|
Date: |
|
Description: | Rectangular copper-alloy strap fitting which may either be of 'bar-mount with suspension loop' type (Egan and Pritchard 1991, nos. 1164, 1189-91) or which may alternatively be a book-clasp. It is made out of a long piece of rectangular strip folded in half and with two recesses cut at the fold. The fold is not sharp, but has a rounded gap. The two halves both have a 3 mm diameter central hole and a 2 mm diameter rivet hole further towards the attachment end. One half is decorated at the attachment end with a very worn transverse groove across the rivet hole, and a pair of notches out of the long sides closer to the attachment end. The whole object is now a little bent.

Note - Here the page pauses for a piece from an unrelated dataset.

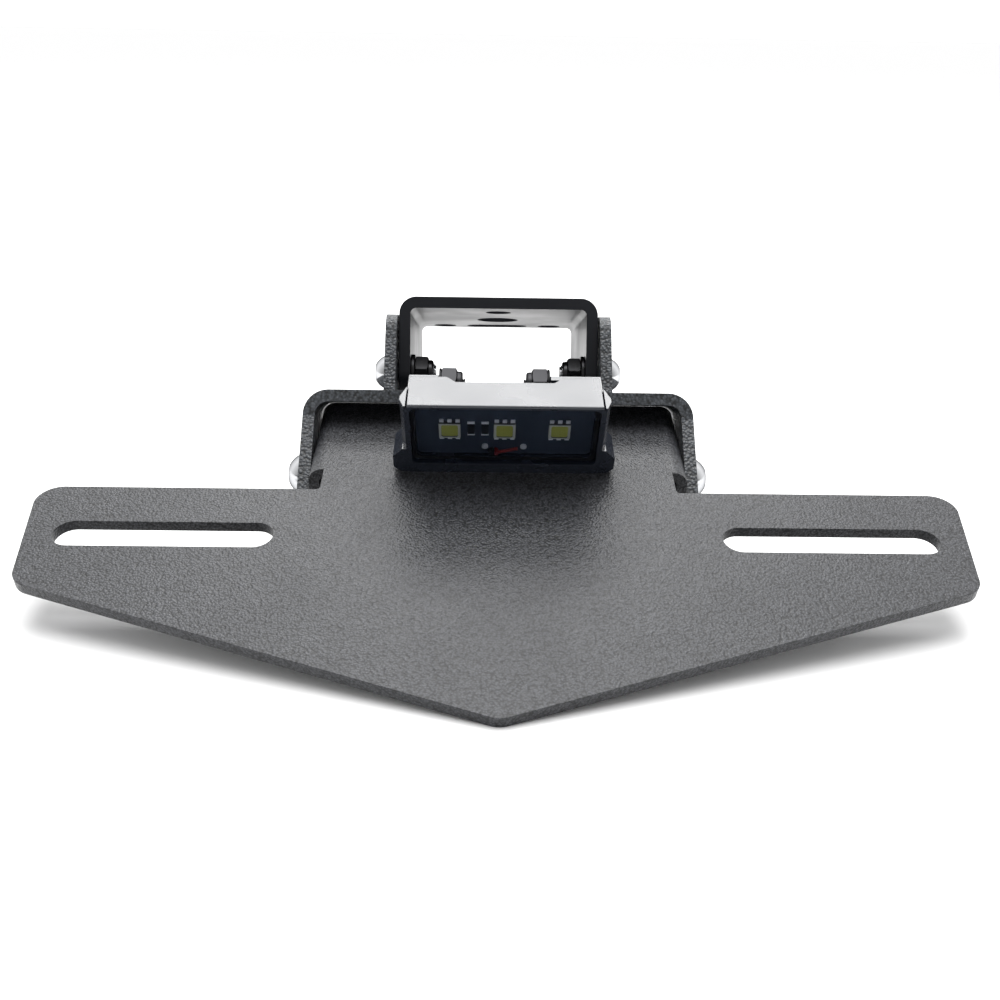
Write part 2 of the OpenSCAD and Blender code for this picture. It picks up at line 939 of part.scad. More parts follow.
// Places of the studs' hardware, each measured from its lug's inner face
module each_seat() {
    mirror([1, 0, 0])
        translate([lug_seats[0], 0, 0])
            children();
    translate([lug_seats[1], 0, 0])
        children();
}

// Smoked lens in the face and the gasket it is pressed against
module lamp_lens() {
    color([0.1, 0.1, 0.12, 0.5])
        in_face()
            face_block(lens_width / 2 - seat_gap, lens_low + seat_gap, lens_high - seat_gap,
                lens_round - seat_gap, -lens_sunk - lens_sheet, -lens_sunk);
}

module lens_gasket() {
    color([0.03, 0.03, 0.03])
        in_face()
            difference() {
                face_block(lens_width / 2 - seat_gap, lens_low + seat_gap, lens_high - seat_gap,
                    lens_round - seat_gap, -lens_depth, -lens_sunk - lens_sheet);
                face_block(lens_width / 2 - rebate, lens_low + rebate, lens_high - rebate,
                    lens_round, -lens_depth - past, past);
            }
}

// Circuit board with its diodes, solder, small parts and two wires
module circuit_board() {
    color([0.03, 0.035, 0.04])
        in_face()
            difference() {
                face_block(lens_width / 2 - rebate - seat_gap, lens_low + rebate + seat_gap,
                    lens_high - rebate - seat_gap, lens_round - seat_gap, -board_depth, board_face);
                translate([wire_hole[0], wire_hole[1], -board_depth - past])
                    cylinder(h = board_sheet + 2 * past, r = wire_hole_round);
            }
}

// Places of the light-emitting diodes along the board
module each_led() {
    for (i = [-1:1])
        translate([i * led_pitch, led_rise, board_face])
            children();
}

module led_frames() {
    color([0.62, 0.62, 0.56])
        in_face()
            each_led()
                difference() {
                    translate([-led_size / 2, -led_size / 2, 0])
                        cube([led_size, led_size, led_height]);
                    translate([led_wall - led_size / 2, led_wall - led_size / 2, led_recess + 0.3])
                        cube([led_size - 2 * led_wall, led_size - 2 * led_wall, led_height]);
                }
}

module led_phosphors() {
    color([0.62, 0.6, 0.25])
        in_face()
            each_led()
                translate([led_wall - led_size / 2, led_wall - led_size / 2, led_recess + 0.3])
                    cube([led_size - 2 * led_wall, led_size - 2 * led_wall,
                        led_height - 2 * led_recess - 0.3]);
}

module solder_marks() {
    color([0.85, 0.85, 0.85])
        in_face() {
            for (i = [-1:1], k = [-1:1], end = [-1, 1])
                solder_block([i * led_pitch + k * lead_pitch,
                    led_rise + end * (led_size + lead_size[1]) / 2], lead_size);
            for (x = [resistor_x, diode_x], end = [-1, 1])
                solder_block([x, chip_rise + end * ((chip_size[1] + pad_size[1]) / 2 + pad_gap)], pad_size);
            for (side = [-1, 1])
                translate([side * joint_spot[0], joint_spot[1], board_face])
                    cylinder(h = joint_height, r = joint_round);
        }
}

// One block of solder on the board, with its middle at a point
module solder_block(at, size) {
    translate([at[0] - size[0] / 2, at[1] - size[1] / 2, board_face])
        cube(size);
}

module resistor() {
    color([0.1, 0.1, 0.1])
        in_face()
            translate([resistor_x - chip_size[0] / 2, chip_rise - chip_size[1] / 2, board_face])
                cube(chip_size);
}

module diode() {
    color([0.13, 0.12, 0.12])
        in_face()
            translate([diode_x - chip_size[0] / 2, chip_rise - chip_size[1] / 2, board_face])
                cube(chip_size);
}

// Wire from a soldered spot on the board to the board's hole and down through it
module board_wire(side) {
    height = board_face + wire_blob;
    spot = [side * joint_spot[0], joint_spot[1]];
    end = wire_hole + [side * wire_blob * 1.2, 0];
    start = spot + unit(end - spot) * (joint_round + wire_blob + seat_gap);
    run = end - start;
    translate([start[0], start[1], height])
        rotate([0, 0, atan2(run[1], run[0])])
            rotate([0, 90, 0])
                cylinder(h = norm(run), r = wire_round);
    translate([end[0], end[1], height - wire_drop])
        cylinder(h = wire_drop + wire_blob, r = wire_blob);
}

module red_wire() {
    color([0.6, 0.08, 0.06])
        in_face()
            board_wire(1);
}

module black_wire() {
    color([0.05, 0.05, 0.05])
        in_face()
            board_wire(-1);
}

// Grommet that lines the cable hole under the light
module cable_grommet() {
    color([0.04, 0.04, 0.04])
        in_lamp()
            translate([0, way_rise, 0])
                difference() {
                    union() {
                        translate([0, 0, -plate_sheet - grommet_lip])
                            cylinder(h = plate_sheet + 2 * grommet_lip, r = grommet_round - thread_gap);
                        cylinder(h = grommet_lip, r = grommet_round + grommet_rim);
                        translate([0, 0, -plate_sheet - grommet_lip])
                            cylinder(h = grommet_lip, r = grommet_round + grommet_rim);
                    }
                    translate([0, 0, -plate_sheet - grommet_lip - past])
                        cylinder(h = plate_sheet + 2 * grommet_lip + 2 * past, r = grommet_bore);
                }
}

plate_bracket();
link_bracket();
mount_bracket();
lower_pivot_bolts();
lower_washers();
lower_lock_nuts();
lower_nut_rings();
upper_pivot_bolts();
upper_washers();
upper_lock_nuts();
upper_nut_rings();
lamp_housing();
lamp_cap_left();
lamp_cap_right();
lamp_cap_screws();
lamp_foot_screws();
lamp_studs();
lamp_stud_washers();
lamp_stud_nuts();
lamp_lens();
lens_gasket();
circuit_board();
led_frames();
led_phosphors();
solder_marks();
resistor();
diode();
red_wire();
black_wire();
cable_grommet();
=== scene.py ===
"""Looks of the tail tidy: finishes, detailed hardware, the light's electronics, studio and camera.

Every CAD part keeps its place. Small parts whose exact solids are plain (screws, washers, lock nuts,
studs, diodes) are shown by finer meshes that stand for them.
"""

from __future__ import annotations

import json
import logging
import math
from dataclasses import dataclass, field
from enum import Enum
from typing import Iterable, Optional, Sequence

import bpy  # noqa: E402
from mathutils import Matrix, Vector  # noqa: E402


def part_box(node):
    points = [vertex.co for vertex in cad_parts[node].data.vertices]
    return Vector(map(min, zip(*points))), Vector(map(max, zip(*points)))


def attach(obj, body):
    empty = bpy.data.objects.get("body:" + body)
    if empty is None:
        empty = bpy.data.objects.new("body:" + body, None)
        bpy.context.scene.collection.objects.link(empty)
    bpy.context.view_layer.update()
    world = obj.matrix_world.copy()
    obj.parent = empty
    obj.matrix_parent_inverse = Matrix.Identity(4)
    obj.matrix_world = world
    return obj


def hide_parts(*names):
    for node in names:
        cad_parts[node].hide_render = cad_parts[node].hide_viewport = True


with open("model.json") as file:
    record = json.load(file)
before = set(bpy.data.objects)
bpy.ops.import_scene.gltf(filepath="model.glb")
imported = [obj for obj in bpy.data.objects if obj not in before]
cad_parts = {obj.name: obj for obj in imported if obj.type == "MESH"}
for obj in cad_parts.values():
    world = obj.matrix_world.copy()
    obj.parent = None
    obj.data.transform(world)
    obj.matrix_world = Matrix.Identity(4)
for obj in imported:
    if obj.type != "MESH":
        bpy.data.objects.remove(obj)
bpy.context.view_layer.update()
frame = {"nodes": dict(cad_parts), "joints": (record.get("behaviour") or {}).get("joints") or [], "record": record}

LOG = logging.getLogger("tail_tidy")
MM = 0.001
FULL_TURN = 2 * math.pi
SMOOTH_ANGLE = math.radians(32)


class Side(Enum):
    """Side of the middle on which a mirrored piece sits."""

    LEFT = -1
    RIGHT = 1


class Body(Enum):
    """CAD bodies that the pieces ride on."""

    MOUNT = "mount"
    LINK = "link"
    PLATE = "plate"


# ---------------------------------------------------------------- colour and node helpers


def linear(code: str) -> tuple[float, float, float, float]:
    """Turns an sRGB hex colour into Blender's linear values.

    Args:
        code: Colour such as "#1f2022".

    Returns:
        Red, green, blue and an alpha of one.
    """
    parts = [int(code.lstrip("#")[i : i + 2], 16) / 255 for i in (0, 2, 4)]
    r, g, b = (p / 12.92 if p <= 0.04045 else ((p + 0.055) / 1.055) ** 2.4 for p in parts)
    return (r, g, b, 1.0)


def add_node(tree: bpy.types.NodeTree, kind: str, **values: object) -> bpy.types.Node:
    """Adds a node and sets its properties and input sockets.

    Args:
        tree: Node tree that gets the node.
        kind: Node type, such as "ShaderNodeTexNoise".
        **values: Property names, or input names with spaces written as underscores. A value
            that is an output socket is linked.

    Returns:
        The new node.
    """
    node = tree.nodes.new(kind)
    for key, value in values.items():
        if hasattr(node, key) and key not in {"inputs", "outputs"}:
            setattr(node, key, value)
            continue
        socket = node.inputs[key.replace("_", " ")]
        if isinstance(value, bpy.types.NodeSocket):
            tree.links.new(value, socket)
        else:
            socket.default_value = value
    return node


def ramp(tree: bpy.types.NodeTree, factor: bpy.types.NodeSocket, low: float, high: float,
         start: float = 0.35, end: float = 0.65) -> bpy.types.NodeSocket:
    """Maps a texture's middle range to two values.

    Args:
        tree: Node tree.
        factor: Texture output.
        low: Value at and below start.
        high: Value at and above end.
        start: Lower texture value.
        end: Upper texture value.

    Returns:
        The mapped output socket.
    """
    node = add_node(tree, "ShaderNodeMapRange", Value=factor, From_Min=start, From_Max=end,
                    To_Min=low, To_Max=high)
    return node.outputs["Result"]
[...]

If this is a 'bar-mount with loop' it will have been attached to the belt transversely, with the rounded gap at the fold carrying a loop into which a purse hanger or similar could be fastened. However all of Egan and Pritchard's examples are of chunky cast copper-alloy with a slender loop which is fastened to the rivet at an expanded terminal. Alternatively, it could have functioned as a book clasp by being fixed to the end of a strap extending from one cover of the book. The central hole would then have been fixed over a peg attached to the other cover. The rounded gap at the fold would have held a cord making it easier to get hold of the clasp when opening the book. A similar loop and peg-hole can be seen on other undoubted book clasps; see Egan 1998, fig. 214.